▶ STATED EXERCISE
Retype, exactly as written, every line from the one containing "reset_button();" down to the one containing "before = set(bpy.data.objects)", including both, and nothing else.

▶ THE INPUT
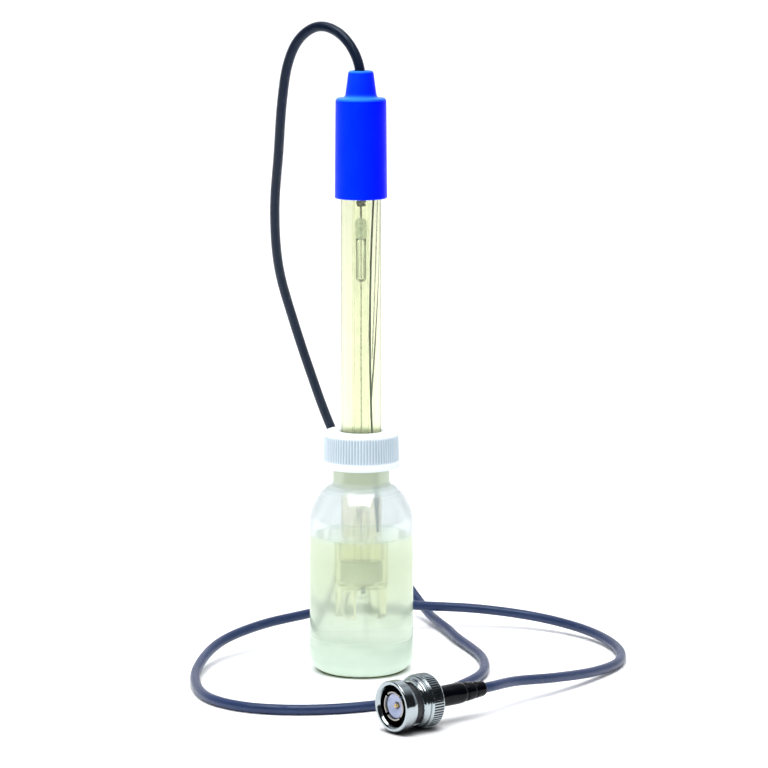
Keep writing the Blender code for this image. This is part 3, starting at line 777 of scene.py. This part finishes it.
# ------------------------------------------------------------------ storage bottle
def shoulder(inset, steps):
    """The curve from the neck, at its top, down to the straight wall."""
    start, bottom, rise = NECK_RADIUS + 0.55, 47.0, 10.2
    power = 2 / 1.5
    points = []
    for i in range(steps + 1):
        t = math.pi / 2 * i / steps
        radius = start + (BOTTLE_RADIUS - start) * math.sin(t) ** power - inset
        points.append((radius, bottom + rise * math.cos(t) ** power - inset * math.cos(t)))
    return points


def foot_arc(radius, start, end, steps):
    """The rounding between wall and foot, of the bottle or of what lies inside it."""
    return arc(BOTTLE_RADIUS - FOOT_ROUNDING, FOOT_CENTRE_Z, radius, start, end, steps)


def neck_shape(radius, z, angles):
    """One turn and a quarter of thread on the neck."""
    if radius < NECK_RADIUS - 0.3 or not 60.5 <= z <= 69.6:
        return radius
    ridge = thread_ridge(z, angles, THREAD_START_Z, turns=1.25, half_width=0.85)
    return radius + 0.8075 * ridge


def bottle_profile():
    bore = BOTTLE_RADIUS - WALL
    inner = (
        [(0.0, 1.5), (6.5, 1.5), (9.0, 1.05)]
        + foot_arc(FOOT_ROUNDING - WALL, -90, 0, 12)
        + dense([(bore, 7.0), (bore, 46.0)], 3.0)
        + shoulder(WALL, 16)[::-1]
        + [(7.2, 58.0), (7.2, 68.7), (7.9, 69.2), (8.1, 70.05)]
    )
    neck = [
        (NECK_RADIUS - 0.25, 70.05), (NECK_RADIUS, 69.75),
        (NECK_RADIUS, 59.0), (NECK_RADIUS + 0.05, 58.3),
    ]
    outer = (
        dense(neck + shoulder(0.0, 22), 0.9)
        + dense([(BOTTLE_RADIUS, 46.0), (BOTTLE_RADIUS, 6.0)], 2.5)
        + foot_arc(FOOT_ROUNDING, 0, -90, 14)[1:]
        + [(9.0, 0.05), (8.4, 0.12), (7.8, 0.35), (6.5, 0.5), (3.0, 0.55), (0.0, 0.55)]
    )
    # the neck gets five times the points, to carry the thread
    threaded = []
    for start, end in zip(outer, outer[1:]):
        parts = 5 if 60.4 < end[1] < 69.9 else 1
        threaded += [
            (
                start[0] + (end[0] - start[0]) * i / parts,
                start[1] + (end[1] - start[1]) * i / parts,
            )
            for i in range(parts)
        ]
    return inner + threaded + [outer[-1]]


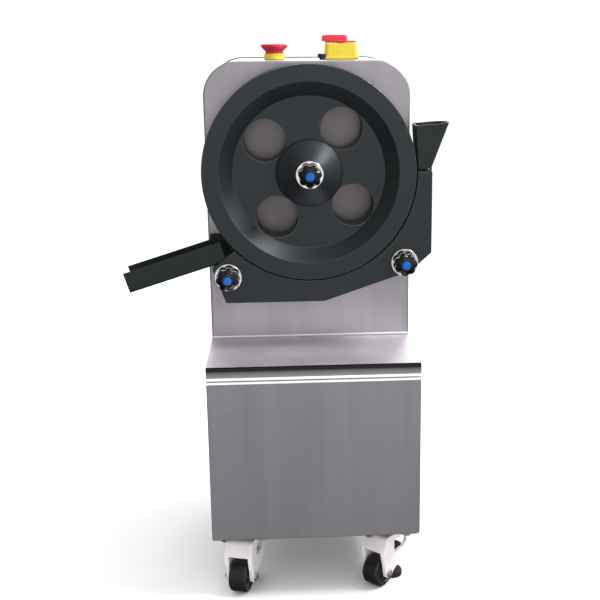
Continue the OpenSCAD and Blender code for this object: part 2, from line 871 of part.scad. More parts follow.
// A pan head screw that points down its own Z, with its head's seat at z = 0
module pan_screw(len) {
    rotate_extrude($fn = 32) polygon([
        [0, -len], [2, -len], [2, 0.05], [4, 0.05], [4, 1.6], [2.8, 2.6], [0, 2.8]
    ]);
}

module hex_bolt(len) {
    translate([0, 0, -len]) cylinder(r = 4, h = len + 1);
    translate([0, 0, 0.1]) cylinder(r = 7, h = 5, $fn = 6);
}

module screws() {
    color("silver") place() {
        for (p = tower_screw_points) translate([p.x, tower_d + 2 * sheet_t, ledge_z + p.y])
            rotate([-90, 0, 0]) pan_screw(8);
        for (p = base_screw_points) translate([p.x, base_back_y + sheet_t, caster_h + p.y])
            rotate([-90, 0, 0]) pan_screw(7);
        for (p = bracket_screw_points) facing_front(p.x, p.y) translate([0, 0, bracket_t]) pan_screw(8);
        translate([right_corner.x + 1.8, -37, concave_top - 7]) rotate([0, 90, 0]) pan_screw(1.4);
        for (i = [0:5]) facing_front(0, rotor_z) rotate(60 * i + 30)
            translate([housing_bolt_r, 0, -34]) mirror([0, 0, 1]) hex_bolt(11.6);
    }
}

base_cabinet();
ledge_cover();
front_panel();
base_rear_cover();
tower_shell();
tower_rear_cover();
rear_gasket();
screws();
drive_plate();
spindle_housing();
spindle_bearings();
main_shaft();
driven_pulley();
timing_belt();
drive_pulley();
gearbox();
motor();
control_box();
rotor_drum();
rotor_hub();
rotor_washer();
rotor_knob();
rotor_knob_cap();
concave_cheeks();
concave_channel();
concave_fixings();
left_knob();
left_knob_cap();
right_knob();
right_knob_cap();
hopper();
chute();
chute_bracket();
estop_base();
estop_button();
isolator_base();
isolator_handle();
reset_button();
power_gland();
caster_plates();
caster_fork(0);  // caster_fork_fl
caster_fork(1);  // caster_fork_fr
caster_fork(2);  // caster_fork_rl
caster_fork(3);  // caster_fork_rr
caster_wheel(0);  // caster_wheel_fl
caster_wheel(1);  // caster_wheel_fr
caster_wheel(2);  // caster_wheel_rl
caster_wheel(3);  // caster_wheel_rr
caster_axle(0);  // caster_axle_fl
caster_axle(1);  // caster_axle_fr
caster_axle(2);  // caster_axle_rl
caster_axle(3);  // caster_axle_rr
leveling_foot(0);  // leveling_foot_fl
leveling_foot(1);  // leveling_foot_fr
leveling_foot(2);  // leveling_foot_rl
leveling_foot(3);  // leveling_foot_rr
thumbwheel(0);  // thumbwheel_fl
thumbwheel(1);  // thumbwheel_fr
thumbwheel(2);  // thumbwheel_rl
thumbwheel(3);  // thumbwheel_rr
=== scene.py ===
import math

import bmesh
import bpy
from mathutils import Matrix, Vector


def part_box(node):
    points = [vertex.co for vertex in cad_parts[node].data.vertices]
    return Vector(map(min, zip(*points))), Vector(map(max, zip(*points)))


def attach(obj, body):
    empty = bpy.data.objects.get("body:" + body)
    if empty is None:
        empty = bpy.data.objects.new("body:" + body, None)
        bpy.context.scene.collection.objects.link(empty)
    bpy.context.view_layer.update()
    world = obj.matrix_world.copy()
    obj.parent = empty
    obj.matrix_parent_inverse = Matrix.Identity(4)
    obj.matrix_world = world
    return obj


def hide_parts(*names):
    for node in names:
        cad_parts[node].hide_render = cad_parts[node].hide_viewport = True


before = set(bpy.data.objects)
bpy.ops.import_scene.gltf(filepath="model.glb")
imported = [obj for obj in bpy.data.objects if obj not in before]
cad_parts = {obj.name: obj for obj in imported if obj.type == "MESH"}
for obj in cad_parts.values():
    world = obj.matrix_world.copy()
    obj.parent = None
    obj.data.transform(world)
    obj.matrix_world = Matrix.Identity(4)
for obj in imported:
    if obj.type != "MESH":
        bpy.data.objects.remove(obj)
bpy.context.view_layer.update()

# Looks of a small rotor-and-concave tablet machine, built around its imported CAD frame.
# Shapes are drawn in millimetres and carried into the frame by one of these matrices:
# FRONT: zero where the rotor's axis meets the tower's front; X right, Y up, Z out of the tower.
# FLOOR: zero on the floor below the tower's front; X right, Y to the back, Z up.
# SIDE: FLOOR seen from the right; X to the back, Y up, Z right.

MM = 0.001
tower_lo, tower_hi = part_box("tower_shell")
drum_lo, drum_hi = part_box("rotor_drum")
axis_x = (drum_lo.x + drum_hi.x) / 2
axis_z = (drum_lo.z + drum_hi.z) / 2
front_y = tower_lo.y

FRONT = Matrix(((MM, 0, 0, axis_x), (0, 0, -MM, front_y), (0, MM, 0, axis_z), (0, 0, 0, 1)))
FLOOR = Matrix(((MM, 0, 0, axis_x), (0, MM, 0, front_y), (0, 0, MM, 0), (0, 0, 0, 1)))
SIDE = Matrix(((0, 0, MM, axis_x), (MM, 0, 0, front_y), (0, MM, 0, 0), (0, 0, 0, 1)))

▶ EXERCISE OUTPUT
reset_button();
power_gland();
caster_plates();
caster_fork(0);  // caster_fork_fl
caster_fork(1);  // caster_fork_fr
caster_fork(2);  // caster_fork_rl
caster_fork(3);  // caster_fork_rr
caster_wheel(0);  // caster_wheel_fl
caster_wheel(1);  // caster_wheel_fr
caster_wheel(2);  // caster_wheel_rl
caster_wheel(3);  // caster_wheel_rr
caster_axle(0);  // caster_axle_fl
caster_axle(1);  // caster_axle_fr
caster_axle(2);  // caster_axle_rl
caster_axle(3);  // caster_axle_rr
leveling_foot(0);  // leveling_foot_fl
leveling_foot(1);  // leveling_foot_fr
leveling_foot(2);  // leveling_foot_rl
leveling_foot(3);  // leveling_foot_rr
thumbwheel(0);  // thumbwheel_fl
thumbwheel(1);  // thumbwheel_fr
thumbwheel(2);  // thumbwheel_rl
thumbwheel(3);  // thumbwheel_rr
=== scene.py ===
import math

import bmesh
import bpy
from mathutils import Matrix, Vector


def part_box(node):
    points = [vertex.co for vertex in cad_parts[node].data.vertices]
    return Vector(map(min, zip(*points))), Vector(map(max, zip(*points)))


def attach(obj, body):
    empty = bpy.data.objects.get("body:" + body)
    if empty is None:
        empty = bpy.data.objects.new("body:" + body, None)
        bpy.context.scene.collection.objects.link(empty)
    bpy.context.view_layer.update()
    world = obj.matrix_world.copy()
    obj.parent = empty
    obj.matrix_parent_inverse = Matrix.Identity(4)
    obj.matrix_world = world
    return obj


def hide_parts(*names):
    for node in names:
        cad_parts[node].hide_render = cad_parts[node].hide_viewport = True


before = set(bpy.data.objects)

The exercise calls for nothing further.